# DATASET CONTENT
^^^^^^^^^^^^^^^^
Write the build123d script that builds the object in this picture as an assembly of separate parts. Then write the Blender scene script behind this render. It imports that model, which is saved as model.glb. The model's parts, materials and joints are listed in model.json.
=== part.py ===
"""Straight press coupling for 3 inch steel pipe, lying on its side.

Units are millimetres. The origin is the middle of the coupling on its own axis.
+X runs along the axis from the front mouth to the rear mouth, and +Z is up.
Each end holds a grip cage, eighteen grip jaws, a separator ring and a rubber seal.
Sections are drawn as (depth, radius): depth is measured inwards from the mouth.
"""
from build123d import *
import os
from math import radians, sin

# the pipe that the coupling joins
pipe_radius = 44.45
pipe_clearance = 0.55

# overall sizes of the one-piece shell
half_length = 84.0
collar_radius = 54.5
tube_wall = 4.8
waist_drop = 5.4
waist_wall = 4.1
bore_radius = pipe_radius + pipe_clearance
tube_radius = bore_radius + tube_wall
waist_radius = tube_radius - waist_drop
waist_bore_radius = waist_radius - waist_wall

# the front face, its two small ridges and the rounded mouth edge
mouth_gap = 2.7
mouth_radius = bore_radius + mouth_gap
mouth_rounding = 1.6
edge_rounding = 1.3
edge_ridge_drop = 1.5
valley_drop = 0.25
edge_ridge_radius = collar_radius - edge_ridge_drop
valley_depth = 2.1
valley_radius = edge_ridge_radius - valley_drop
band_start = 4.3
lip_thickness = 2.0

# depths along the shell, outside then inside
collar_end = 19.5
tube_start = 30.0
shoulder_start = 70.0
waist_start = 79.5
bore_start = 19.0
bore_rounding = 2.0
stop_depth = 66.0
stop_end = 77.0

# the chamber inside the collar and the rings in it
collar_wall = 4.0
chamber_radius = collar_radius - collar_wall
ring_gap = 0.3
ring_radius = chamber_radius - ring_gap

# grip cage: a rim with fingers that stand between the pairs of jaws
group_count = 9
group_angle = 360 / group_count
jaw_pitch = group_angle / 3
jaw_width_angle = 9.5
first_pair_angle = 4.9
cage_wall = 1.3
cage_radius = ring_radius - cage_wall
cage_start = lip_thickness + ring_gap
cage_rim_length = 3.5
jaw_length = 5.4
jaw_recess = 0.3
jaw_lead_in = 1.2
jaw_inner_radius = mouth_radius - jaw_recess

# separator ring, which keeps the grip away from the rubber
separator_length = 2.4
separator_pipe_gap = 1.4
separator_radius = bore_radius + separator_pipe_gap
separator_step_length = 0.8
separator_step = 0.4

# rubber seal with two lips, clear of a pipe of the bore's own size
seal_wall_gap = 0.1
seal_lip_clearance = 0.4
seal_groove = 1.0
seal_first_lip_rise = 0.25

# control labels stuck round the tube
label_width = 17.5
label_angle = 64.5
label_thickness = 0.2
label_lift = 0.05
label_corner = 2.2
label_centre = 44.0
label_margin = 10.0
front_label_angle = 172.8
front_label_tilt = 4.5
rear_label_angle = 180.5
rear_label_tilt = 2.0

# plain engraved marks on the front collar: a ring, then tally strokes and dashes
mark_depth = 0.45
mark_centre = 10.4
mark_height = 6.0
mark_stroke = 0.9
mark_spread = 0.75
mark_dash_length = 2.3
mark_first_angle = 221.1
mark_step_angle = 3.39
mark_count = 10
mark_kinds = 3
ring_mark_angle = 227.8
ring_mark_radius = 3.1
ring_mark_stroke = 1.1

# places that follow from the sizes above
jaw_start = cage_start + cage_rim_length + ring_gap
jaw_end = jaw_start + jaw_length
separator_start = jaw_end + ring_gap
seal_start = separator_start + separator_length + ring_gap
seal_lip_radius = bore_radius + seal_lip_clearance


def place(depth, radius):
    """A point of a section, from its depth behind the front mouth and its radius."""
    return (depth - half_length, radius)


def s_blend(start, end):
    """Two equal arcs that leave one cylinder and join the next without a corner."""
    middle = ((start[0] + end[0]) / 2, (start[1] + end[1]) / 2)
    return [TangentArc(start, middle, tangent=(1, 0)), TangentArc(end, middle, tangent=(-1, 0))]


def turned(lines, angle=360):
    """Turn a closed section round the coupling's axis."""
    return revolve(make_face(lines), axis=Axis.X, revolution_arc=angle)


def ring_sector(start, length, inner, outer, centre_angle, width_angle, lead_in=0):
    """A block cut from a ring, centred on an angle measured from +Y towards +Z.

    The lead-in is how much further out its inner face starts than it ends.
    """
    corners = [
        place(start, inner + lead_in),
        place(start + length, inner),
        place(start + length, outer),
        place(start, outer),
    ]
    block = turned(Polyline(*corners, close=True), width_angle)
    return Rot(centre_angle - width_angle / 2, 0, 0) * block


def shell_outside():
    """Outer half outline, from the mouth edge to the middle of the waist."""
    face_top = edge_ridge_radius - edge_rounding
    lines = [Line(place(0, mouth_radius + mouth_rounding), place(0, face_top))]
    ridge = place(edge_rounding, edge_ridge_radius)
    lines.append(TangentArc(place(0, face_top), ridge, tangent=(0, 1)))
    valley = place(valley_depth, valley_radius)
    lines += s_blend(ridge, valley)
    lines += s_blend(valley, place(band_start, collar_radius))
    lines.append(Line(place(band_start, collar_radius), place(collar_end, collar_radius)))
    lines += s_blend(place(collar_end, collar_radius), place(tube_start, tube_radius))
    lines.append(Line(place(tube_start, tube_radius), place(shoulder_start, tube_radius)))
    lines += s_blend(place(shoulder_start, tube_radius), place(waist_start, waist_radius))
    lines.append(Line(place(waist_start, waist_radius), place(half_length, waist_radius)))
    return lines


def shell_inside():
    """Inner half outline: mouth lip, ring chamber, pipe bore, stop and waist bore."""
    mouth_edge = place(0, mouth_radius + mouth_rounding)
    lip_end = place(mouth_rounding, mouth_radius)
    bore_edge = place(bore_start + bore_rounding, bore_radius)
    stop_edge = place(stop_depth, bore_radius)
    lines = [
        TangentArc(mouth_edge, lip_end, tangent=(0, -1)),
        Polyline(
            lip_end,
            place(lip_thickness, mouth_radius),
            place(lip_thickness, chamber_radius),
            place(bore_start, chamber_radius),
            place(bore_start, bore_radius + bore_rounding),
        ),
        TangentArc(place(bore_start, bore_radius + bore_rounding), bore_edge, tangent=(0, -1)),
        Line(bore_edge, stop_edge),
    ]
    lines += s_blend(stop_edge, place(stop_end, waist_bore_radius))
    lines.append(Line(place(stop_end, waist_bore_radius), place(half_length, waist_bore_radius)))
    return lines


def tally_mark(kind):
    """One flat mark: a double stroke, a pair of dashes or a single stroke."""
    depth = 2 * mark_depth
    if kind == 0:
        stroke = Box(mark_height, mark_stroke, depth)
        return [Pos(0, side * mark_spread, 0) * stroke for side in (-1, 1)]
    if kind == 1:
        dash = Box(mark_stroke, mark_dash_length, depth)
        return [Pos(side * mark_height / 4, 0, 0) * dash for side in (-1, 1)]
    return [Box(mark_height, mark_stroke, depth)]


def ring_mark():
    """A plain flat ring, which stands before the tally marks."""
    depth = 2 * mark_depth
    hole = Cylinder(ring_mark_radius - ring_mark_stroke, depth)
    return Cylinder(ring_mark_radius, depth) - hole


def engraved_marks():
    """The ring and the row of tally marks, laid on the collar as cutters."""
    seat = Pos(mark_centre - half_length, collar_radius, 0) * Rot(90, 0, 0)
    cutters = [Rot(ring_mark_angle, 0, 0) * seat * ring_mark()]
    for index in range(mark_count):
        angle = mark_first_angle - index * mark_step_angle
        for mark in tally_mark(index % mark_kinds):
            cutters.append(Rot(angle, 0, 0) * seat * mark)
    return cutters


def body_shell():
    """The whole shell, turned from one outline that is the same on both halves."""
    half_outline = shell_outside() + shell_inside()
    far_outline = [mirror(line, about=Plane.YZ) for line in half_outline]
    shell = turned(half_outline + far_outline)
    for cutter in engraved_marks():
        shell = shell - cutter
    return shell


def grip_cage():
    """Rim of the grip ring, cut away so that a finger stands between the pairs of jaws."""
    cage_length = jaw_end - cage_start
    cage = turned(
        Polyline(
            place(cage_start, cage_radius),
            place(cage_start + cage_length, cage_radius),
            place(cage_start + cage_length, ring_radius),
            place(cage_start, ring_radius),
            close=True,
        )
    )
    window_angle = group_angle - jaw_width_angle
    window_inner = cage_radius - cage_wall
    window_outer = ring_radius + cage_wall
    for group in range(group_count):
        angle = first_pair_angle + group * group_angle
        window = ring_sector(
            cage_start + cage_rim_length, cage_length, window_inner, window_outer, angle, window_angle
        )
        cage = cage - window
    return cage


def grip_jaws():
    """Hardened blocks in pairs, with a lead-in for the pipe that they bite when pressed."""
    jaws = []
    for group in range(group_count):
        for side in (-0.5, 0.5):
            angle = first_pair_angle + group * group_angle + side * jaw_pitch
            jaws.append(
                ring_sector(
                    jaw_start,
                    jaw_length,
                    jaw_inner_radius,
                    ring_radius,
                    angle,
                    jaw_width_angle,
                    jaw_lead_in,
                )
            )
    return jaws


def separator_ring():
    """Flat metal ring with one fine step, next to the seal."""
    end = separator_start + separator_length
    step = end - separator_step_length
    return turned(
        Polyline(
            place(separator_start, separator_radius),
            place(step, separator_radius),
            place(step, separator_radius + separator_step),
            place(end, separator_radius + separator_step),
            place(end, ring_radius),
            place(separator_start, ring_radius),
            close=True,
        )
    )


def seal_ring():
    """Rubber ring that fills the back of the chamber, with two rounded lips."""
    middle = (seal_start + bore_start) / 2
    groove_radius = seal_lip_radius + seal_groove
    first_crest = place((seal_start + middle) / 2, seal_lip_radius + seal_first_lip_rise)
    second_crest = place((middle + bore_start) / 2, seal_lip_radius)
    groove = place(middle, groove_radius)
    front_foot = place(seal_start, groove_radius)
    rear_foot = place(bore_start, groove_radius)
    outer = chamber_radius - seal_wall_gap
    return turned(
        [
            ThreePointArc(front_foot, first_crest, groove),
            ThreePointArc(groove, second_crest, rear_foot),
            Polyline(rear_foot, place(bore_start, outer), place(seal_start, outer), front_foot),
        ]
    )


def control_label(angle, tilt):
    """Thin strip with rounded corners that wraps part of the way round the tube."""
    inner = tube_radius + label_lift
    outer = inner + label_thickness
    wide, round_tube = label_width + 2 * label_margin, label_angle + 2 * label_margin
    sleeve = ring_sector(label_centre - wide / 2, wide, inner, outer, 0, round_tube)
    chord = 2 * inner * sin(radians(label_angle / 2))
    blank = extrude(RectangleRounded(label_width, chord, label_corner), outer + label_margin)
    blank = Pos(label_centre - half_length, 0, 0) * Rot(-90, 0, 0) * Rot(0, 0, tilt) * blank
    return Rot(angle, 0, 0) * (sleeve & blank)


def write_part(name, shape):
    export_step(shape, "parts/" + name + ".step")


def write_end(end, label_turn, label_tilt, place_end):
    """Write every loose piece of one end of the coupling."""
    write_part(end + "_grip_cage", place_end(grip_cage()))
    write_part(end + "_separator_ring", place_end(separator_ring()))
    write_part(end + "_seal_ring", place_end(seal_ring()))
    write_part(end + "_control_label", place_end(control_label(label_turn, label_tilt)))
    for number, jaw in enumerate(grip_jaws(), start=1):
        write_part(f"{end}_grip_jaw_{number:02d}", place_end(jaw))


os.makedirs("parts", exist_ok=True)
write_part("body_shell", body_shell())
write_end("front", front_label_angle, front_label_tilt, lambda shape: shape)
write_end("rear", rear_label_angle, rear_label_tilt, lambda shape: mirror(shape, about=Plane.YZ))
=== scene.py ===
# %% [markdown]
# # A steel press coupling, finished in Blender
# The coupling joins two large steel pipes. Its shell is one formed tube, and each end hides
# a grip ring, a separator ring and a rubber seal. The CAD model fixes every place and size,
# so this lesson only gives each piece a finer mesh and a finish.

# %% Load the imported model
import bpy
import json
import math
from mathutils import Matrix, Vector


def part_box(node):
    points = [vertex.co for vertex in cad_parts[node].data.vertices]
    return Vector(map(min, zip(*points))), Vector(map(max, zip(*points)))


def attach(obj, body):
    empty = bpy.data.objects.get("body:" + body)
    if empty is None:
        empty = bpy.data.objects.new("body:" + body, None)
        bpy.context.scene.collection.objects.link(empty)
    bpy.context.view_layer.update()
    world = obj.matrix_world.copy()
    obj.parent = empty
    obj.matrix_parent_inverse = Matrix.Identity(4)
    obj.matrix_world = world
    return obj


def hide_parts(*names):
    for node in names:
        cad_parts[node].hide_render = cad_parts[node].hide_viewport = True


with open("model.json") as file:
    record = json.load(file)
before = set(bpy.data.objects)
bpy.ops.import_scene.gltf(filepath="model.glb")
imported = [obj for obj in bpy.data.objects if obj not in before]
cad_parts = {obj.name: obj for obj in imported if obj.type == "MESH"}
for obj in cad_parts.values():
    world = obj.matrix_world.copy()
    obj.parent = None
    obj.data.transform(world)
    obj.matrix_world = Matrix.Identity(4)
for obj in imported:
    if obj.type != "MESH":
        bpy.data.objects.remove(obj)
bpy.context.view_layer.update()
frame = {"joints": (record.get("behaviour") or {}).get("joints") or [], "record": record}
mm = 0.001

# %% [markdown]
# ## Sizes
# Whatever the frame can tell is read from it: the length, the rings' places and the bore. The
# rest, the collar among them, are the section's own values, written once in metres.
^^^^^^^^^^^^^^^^
# THE EXERCISE
Between the line containing "if empty is" and the line containing "obj.matrix_parent_inverse = Matrix.Identity(4)" lies the part to return. Return it exactly, counting both of those lines.

# RESPONSE
    if empty is None:
        empty = bpy.data.objects.new("body:" + body, None)
        bpy.context.scene.collection.objects.link(empty)
    bpy.context.view_layer.update()
    world = obj.matrix_world.copy()
    obj.parent = empty
    obj.matrix_parent_inverse = Matrix.Identity(4)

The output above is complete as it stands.